European Union leaders are agreeing that economic sanctions imposed on Russia will stay in place until a Ukraine peace deal is fully implemented, effectively extending them to the end of the year if need be. The compromise reached at an EU summit in Brussels maintains EU unity on sanctions against Russia over its role in the Ukraine conflict. Strains have been growing within the 28-country bloc over the sanctions, which some member governments have supported only reluctantly. EU governments were divided on whether to act immediately to renew the sanctions against Russia’s financial, defense and energy sectors, or to wait several months to see whether the Ukraine cease-fire holds. A formal legal decision on whether to extend the sanctions, which expire in July, will be taken at the next EU summit in June.
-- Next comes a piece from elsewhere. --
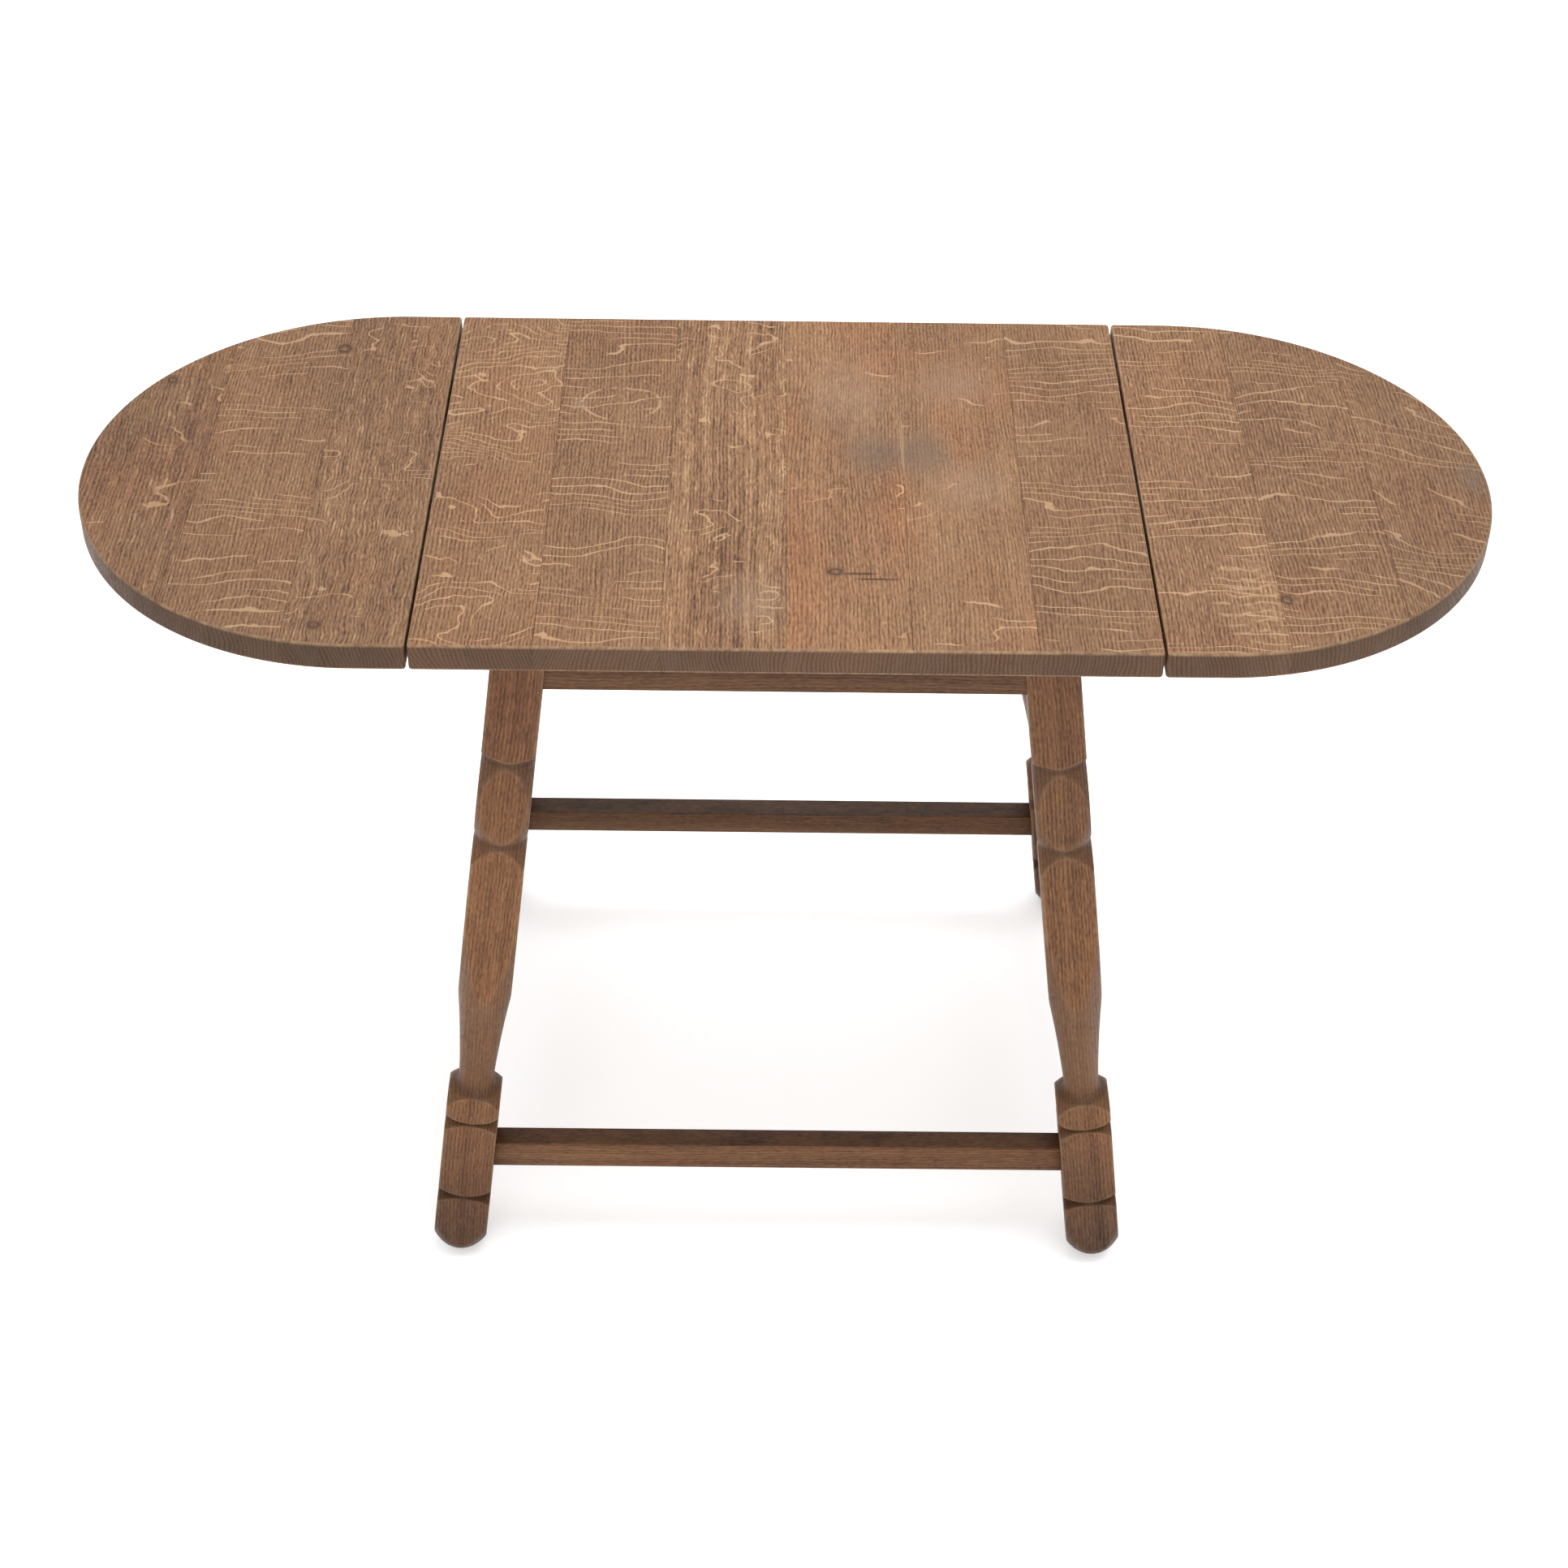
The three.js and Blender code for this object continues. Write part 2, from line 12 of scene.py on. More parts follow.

If things deteriorate on the ground, we will strengthen sanctions. If, on the other hand, the situation remains stable and improves, then we might envisage a re-examination of the scale of the sanctions package and possibly ease it.
French diplomatic source
Russia proposed a UN Security Council draft resolution Thursday, asking Kiev to “immediately start consultations” with pro-Russian separatists on elections within their eastern Ukraine strongholds. The Russian text cites a paragraph from a February peace accord, which “provides for discussion and agreement on questions related to local elections in certain areas of the Donetsk and Lugansk regions.”